То самое слияние, к которому они приближались, протекало под баром «Водолей» — к неудовольствию большинства волшебников центральной Восточной Европы. Владелица бара, Джордан Римз, была не слишком-то дружелюбна к ведомственному колдовству, вне зависимости от ведомства. И по причинам, которые Таня предпочитала не уточнять, она особенно недолюбливала ведьм, служивших в разведке КГБ.
Надя выдержала Танин взгляд: «Принято». Они могли использовать силовые линии для собственных ритуалов, чтобы остановить конструкт. С легкостью. Тогда все, что от них требуется, — это загнать в угол существо, созданное магией элементалей для одной-единственной цели: преследования и поимки Носителя. Задача, которую он будет выполнять бесконечно, пока не поймает жертву или не рассыпется на базовые составляющие. «Да, — Таня изогнула губы в ухмылке, — все настолько просто».
Надя потянулась к своему рюкзаку и достала маленький талисман. Таня не могла разглядеть, но прекрасно представляла, что выбрала Надя: два камня с полоской высохшей земли между ними, изящно перетянутые тонкой медной проволокой. Надя резко дохнула на амулет, чтобы тот получил последний компонент, и швырнула его через плечо конструкта так сильно, как только могла.

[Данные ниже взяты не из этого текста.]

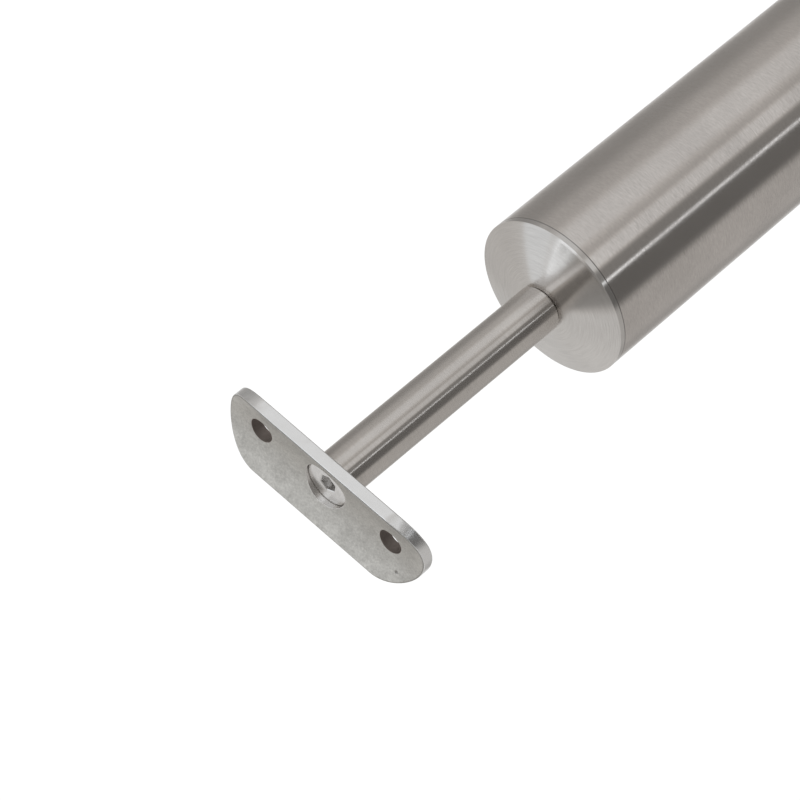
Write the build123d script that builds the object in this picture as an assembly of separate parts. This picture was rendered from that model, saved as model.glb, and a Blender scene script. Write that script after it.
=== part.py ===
from build123d import *
import math
import os

# Railing end post: a stainless tube with a turned cap, a spacer rod, a curved rail saddle and a screw.
# The axis of the post is +Z, the origin is the centre of the tube's foot, and the rail runs along X.
# Every size is in millimetres.

# Tube
tube_diameter = 42.4
tube_wall = 2.0
tube_length = 880.0
foot_edge_break = 0.4
seam_edge_break = 0.12
cap_seat_depth = 15.0
cap_seat_step = 0.3

# End cap, turned from bar
cap_rim_height = 1.6
cap_dome_rise = 3.8
cap_dome_edge_break = 0.15
cap_spigot_length = 14.0
cap_spigot_lead = 1.0
cap_spigot_gap = 0.06
cap_mouth_diameter = 9.0

# Spacer rod
rod_diameter = 12.0
rod_length = 70.0
rod_foot_break = 0.7
rod_head_break = 0.3
rod_countersink_rim = 0.5
rod_countersink_angle = 118.0
rod_bore_depth = 22.0
stud_diameter = 8.0
stud_length = 8.0
stud_neck_diameter = 6.3
stud_neck_length = 1.8
stud_tip_break = 0.9

# Saddle, pressed to the round of the rail that it carries
rail_diameter = 42.4
saddle_length = 60.0
saddle_width = 23.6
saddle_thickness = 3.0
saddle_edge_round = 0.35
saddle_hole_diameter = 6.4
saddle_hole_spacing = 40.0
saddle_recess_diameter = 12.0
saddle_recess_depth = 0.9
saddle_through_diameter = 8.0

# Countersunk screw with a hexagon socket
screw_diameter = 6.0
screw_length = 12.0
screw_head_diameter = 11.5
screw_head_rim = 0.4
screw_cone_gap = 0.03
screw_tip_break = 0.8
socket_across_flats = 4.0
socket_depth = 2.4
socket_point_angle = 120.0
socket_turn = 30.0

# Clearances
thread_gap = 0.05
seat_gap = 0.02
drill_point_angle = 118.0

# Worked out from the sizes above
tube_radius = tube_diameter / 2
tube_bore_radius = tube_radius - tube_wall
cap_seat_radius = tube_bore_radius + cap_seat_step
spigot_radius = cap_seat_radius - cap_spigot_gap
cap_base = tube_length
cap_edge = cap_base + cap_rim_height
cap_face_radius = tube_radius - cap_dome_edge_break
cap_bore_radius = stud_diameter / 2 + thread_gap
cap_mouth_radius = cap_mouth_diameter / 2
dome_radius = (cap_face_radius**2 + cap_dome_rise**2) / (2 * cap_dome_rise)
rod_radius = rod_diameter / 2
rod_bore_radius = screw_diameter / 2 + thread_gap
rail_radius = rail_diameter / 2


def dome_height(radius):
    """Height of the cap's domed face at a distance from the axis."""
    drop = dome_radius - math.sqrt(dome_radius**2 - radius**2)
    return cap_edge + cap_dome_rise - drop


rod_foot = dome_height(cap_mouth_radius) + seat_gap
rod_head = rod_foot + rod_length
saddle_bottom = rod_head + seat_gap
saddle_valley = saddle_bottom + saddle_thickness
recess_floor = saddle_valley - saddle_recess_depth
screw_rim_foot = recess_floor - (saddle_recess_diameter - screw_head_diameter) / 2 + screw_cone_gap
screw_top = screw_rim_foot + screw_head_rim
screw_tip = screw_top - screw_length


def turned(*outline):
    """A solid of revolution about the post's axis, from (radius, height) corners."""
    corners = [(radius, 0, height) for radius, height in outline]
    return revolve(make_face(Polyline(*corners, close=True)), Axis.Z)


def post_tube():
    """Welded tube, sawn square, its head bored out a little for the cap's spigot."""
    return turned(
        (tube_bore_radius + foot_edge_break, 0),
        (tube_radius - foot_edge_break, 0),
        (tube_radius, foot_edge_break),
        (tube_radius, tube_length - seam_edge_break),
        (tube_radius - seam_edge_break, tube_length),
        (cap_seat_radius, tube_length),
        (cap_seat_radius, tube_length - cap_seat_depth),
        (tube_bore_radius, tube_length - cap_seat_depth),
        (tube_bore_radius, foot_edge_break),
    )


def end_cap():
    """Turned cap: spigot in the tube, flush rim, shallow dome, and a bore for the rod's stud."""
    face_middle = cap_face_radius / 2
    side = Polyline(
        (0, 0, dome_height(0)),
        (0, 0, cap_base - cap_spigot_length),
        (spigot_radius - cap_spigot_lead, 0, cap_base - cap_spigot_length),
        (spigot_radius, 0, cap_base - cap_spigot_length + cap_spigot_lead),
        (spigot_radius, 0, cap_base),
        (tube_radius - seam_edge_break, 0, cap_base),
        (tube_radius, 0, cap_base + seam_edge_break),
        (tube_radius, 0, cap_edge - cap_dome_edge_break),
        (cap_face_radius, 0, dome_height(cap_face_radius)),
    )
    dome = ThreePointArc(
        (cap_face_radius, 0, dome_height(cap_face_radius)),
        (face_middle, 0, dome_height(face_middle)),
        (0, 0, dome_height(0)),
    )
    body = revolve(make_face(side + dome), Axis.Z)
    mouth_depth = cap_mouth_radius - cap_bore_radius
    mouth = dome_height(cap_mouth_radius)
    bore = turned(
        (0, cap_base - 2 * cap_spigot_length),
        (cap_bore_radius, cap_base - 2 * cap_spigot_length),
        (cap_bore_radius, mouth - mouth_depth),
        (cap_mouth_radius, mouth),
        (cap_mouth_radius, mouth + cap_dome_rise),
        (0, mouth + cap_dome_rise),
    )
    return body - bore


def spacer_rod():
    """Turned rod: relieved stud at the foot, and a countersunk bore for the screw at the head."""
    stud_radius = stud_diameter / 2
    neck_radius = stud_neck_diameter / 2
    neck_slope = stud_radius - neck_radius
    tip = rod_foot - stud_length
    body = turned(
        (0, tip),
        (stud_radius - stud_tip_break, tip),
        (stud_radius, tip + stud_tip_break),
        (stud_radius, rod_foot - stud_neck_length),
        (neck_radius, rod_foot - stud_neck_length + neck_slope),
        (neck_radius, rod_foot),
        (rod_radius - rod_foot_break, rod_foot),
        (rod_radius, rod_foot + rod_foot_break),
        (rod_radius, rod_head - rod_head_break),
        (rod_radius - rod_head_break, rod_head),
        (0, rod_head),
    )
    sink_radius = rod_radius - rod_countersink_rim
    sink_depth = (sink_radius - rod_bore_radius) / math.tan(math.radians(rod_countersink_angle / 2))
    point_depth = rod_bore_radius / math.tan(math.radians(drill_point_angle / 2))
    bore = turned(
        (0, rod_head - rod_bore_depth - point_depth),
        (rod_bore_radius, rod_head - rod_bore_depth),
        (rod_bore_radius, rod_head - sink_depth),
        (sink_radius, rod_head),
        (sink_radius, rod_head + rod_radius),
        (0, rod_head + rod_radius),
    )
    return body - bore


def saddle_plate():
    """Long rounded plate, curved across its width to the rail, with a countersink and two holes."""
    rail_axis_height = saddle_valley + rail_radius
    band = Plane.YZ * (Circle(rail_radius + saddle_thickness) - Circle(rail_radius))
    trough = extrude(band, saddle_length, both=True).moved(Location((0, 0, rail_axis_height)))
    outline = SlotOverall(saddle_length, saddle_width)
    blank = extrude(outline, rail_radius).moved(Location((0, 0, saddle_bottom)))
    plate = blank & trough
    rims = [edge for edge in plate.edges() if edge.center().Z > saddle_bottom]
    plate = fillet(rims, saddle_edge_round)
    for x in (-saddle_hole_spacing / 2, saddle_hole_spacing / 2):
        drill = Cylinder(saddle_hole_diameter / 2, rail_radius)
        plate -= drill.moved(Location((x, 0, saddle_valley)))
    recess_radius = saddle_recess_diameter / 2
    through_radius = saddle_through_diameter / 2
    cone_depth = recess_radius - through_radius
    plate -= turned(
        (0, saddle_bottom - saddle_thickness),
        (through_radius, saddle_bottom - saddle_thickness),
        (through_radius, recess_floor - cone_depth),
        (recess_radius, recess_floor),
        (recess_radius, saddle_valley + rail_radius),
        (0, saddle_valley + rail_radius),
    )
    return plate


def countersunk_screw():
    """Flat countersunk screw whose head lies below the rail's seat."""
    head_radius = screw_head_diameter / 2
    shank_radius = screw_diameter / 2
    body = turned(
        (0, screw_tip),
        (shank_radius - screw_tip_break, screw_tip),
        (shank_radius, screw_tip + screw_tip_break),
        (shank_radius, screw_rim_foot - (head_radius - shank_radius)),
        (head_radius, screw_rim_foot),
        (head_radius, screw_top),
        (0, screw_top),
    )
    hexagon = RegularPolygon(socket_across_flats / 2, 6, major_radius=False, rotation=socket_turn)
    socket = extrude(hexagon, socket_depth).moved(Location((0, 0, screw_top - socket_depth)))
    point_radius = socket_across_flats / 2
    point_depth = point_radius / math.tan(math.radians(socket_point_angle / 2))
    point = turned(
        (0, screw_top - socket_depth - point_depth),
        (point_radius, screw_top - socket_depth),
        (0, screw_top - socket_depth),
    )
    return body - socket - point


pieces = {
    "post_tube": post_tube(),
    "end_cap": end_cap(),
    "spacer_rod": spacer_rod(),
    "saddle_plate": saddle_plate(),
    "countersunk_screw": countersunk_screw(),
}

os.makedirs("parts", exist_ok=True)
for name, piece in pieces.items():
    export_step(piece, f"parts/{name}.step")
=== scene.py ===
import math
import random

import bmesh
import bpy
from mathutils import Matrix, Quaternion, Vector


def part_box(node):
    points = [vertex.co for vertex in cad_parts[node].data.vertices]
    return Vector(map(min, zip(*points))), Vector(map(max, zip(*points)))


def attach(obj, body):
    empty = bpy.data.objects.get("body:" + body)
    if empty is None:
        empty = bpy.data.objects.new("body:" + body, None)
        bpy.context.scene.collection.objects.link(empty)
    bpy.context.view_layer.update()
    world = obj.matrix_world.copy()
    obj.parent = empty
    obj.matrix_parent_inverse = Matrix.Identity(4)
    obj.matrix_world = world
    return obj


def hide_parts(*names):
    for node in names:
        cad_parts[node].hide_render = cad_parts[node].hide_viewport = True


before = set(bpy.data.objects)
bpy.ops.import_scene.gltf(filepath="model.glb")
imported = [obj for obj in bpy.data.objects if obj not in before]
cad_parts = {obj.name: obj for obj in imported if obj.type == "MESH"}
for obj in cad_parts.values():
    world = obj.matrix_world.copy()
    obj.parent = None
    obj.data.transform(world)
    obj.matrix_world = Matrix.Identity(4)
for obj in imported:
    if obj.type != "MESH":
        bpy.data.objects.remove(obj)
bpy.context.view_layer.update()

# Post tube
# Welded stainless handrail tube, 42.4 mm across with a 2 mm wall, sawn square at the foot.
# It is ground on a belt while it turns, so fine lines run round it.
mm = 0.001
tube_radius = 21.2 * mm
tube_wall = 2.0 * mm
tube_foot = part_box("post_tube")[0].z
tube_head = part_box("post_tube")[1].z
foot_ease = 0.4 * mm
seam_ease = 0.14 * mm
fine_ease = 0.05 * mm
cap_seat_depth = 15.0 * mm
cap_seat_step = 0.3 * mm
round_segments = 256
ease_steps = 4
ease_limit = 0.4
ease_lead = 1.2
smooth_up_to = math.radians(35)
line_tint = 0.5
seam_shade = 0.3


def eased(corners):
    """Profile points from (radius, height, ease, facets) corners, each rounded off by its ease."""
    points = []
    for index, (radius, height, ease, facets) in enumerate(corners):
        here = Vector((radius, height))
        if not ease:
            points.append((radius, height, facets))
            continue
        before = Vector(corners[index - 1][:2]) - here
        after = Vector(corners[(index + 1) % len(corners)][:2]) - here
        reach = min(ease, before.length * ease_limit, after.length * ease_limit)
        first = here + before.normalized() * reach
        last = here + after.normalized() * reach
        lead_in = here + before.normalized() * reach * ease_lead
        lead_out = here + after.normalized() * reach * ease_lead
        points.append((*lead_in, facets))
        for step in range(ease_steps + 1):
            share = step / ease_steps
            point = first * (1 - share) ** 2 + here * 2 * share * (1 - share) + last * share**2
            points.append((*point, facets))
        points.append((*lead_out, facets))
    return points


def turned(name, corners, material, segments=round_segments):
    """A turned piece as a mesh: the rounded profile swept round the post's axis, with its ends closed."""
    profile = eased(corners)
    mesh = bmesh.new()
    rings = []
    for radius, height, facets in profile:
        if radius == 0:
            rings.append([mesh.verts.new((0, 0, height))])
            continue
        ring = []
        for step in range(segments):
            angle = 2 * math.pi * step / segments
            reach = radius
            if facets:
                sector = 2 * math.pi / facets
                reach = radius / math.cos((angle + sector / 2) % sector - sector / 2)
            ring.append(mesh.verts.new((reach * math.cos(angle), reach * math.sin(angle), height)))
        rings.append(ring)
    loops = list(zip(rings, rings[1:]))
    if len(rings[0]) > 1 and len(rings[-1]) > 1:
        loops.append((rings[-1], rings[0]))
    for lower, upper in loops:
        for step in range(segments):
            after = (step + 1) % segments
            face = [lower[step % len(lower)], lower[after % len(lower)],
                    upper[after % len(upper)], upper[step % len(upper)]]
            distinct = list(dict.fromkeys(face))
            if len(distinct) > 2:
                mesh.faces.new(distinct)
    bmesh.ops.recalc_face_normals(mesh, faces=mesh.faces)
    data = bpy.data.meshes.new(name)
    mesh.to_mesh(data)
    mesh.free()
    data.polygons.foreach_set("use_smooth", [True] * len(data.polygons))
    data.set_sharp_from_angle(angle=smooth_up_to)
    data.materials.append(material)
    piece = bpy.data.objects.new(name, data)
    bpy.context.scene.collection.objects.link(piece)
    return piece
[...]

Талисман звякнул о булыжную мостовую в нескольких метрах впереди существа. Сначала ничего не изменилось. Таня использовала эту отсрочку, чтобы, пробежав квартал, еще раз поравняться с конструктом. И тут нога чудища опустилась возле талисмана.
Кинжал из камня и плотно утрамбованной земли выскочил из-под булыжников, отправив монстра в полет: существо взметнулось вверх на два этажа. Трещина от сместившегося слоя земли поползла по богато украшенным фасадам вдоль улицы. Таня съежилась от звука — но время для игры в прятки закончилось. Нельзя допустить, чтобы эта тварь настигла Носителя. Конструкт рухнул на спину посреди улицы, отчаянно размахивая конечностями, и его механический гул перешел в тошнотворный визг.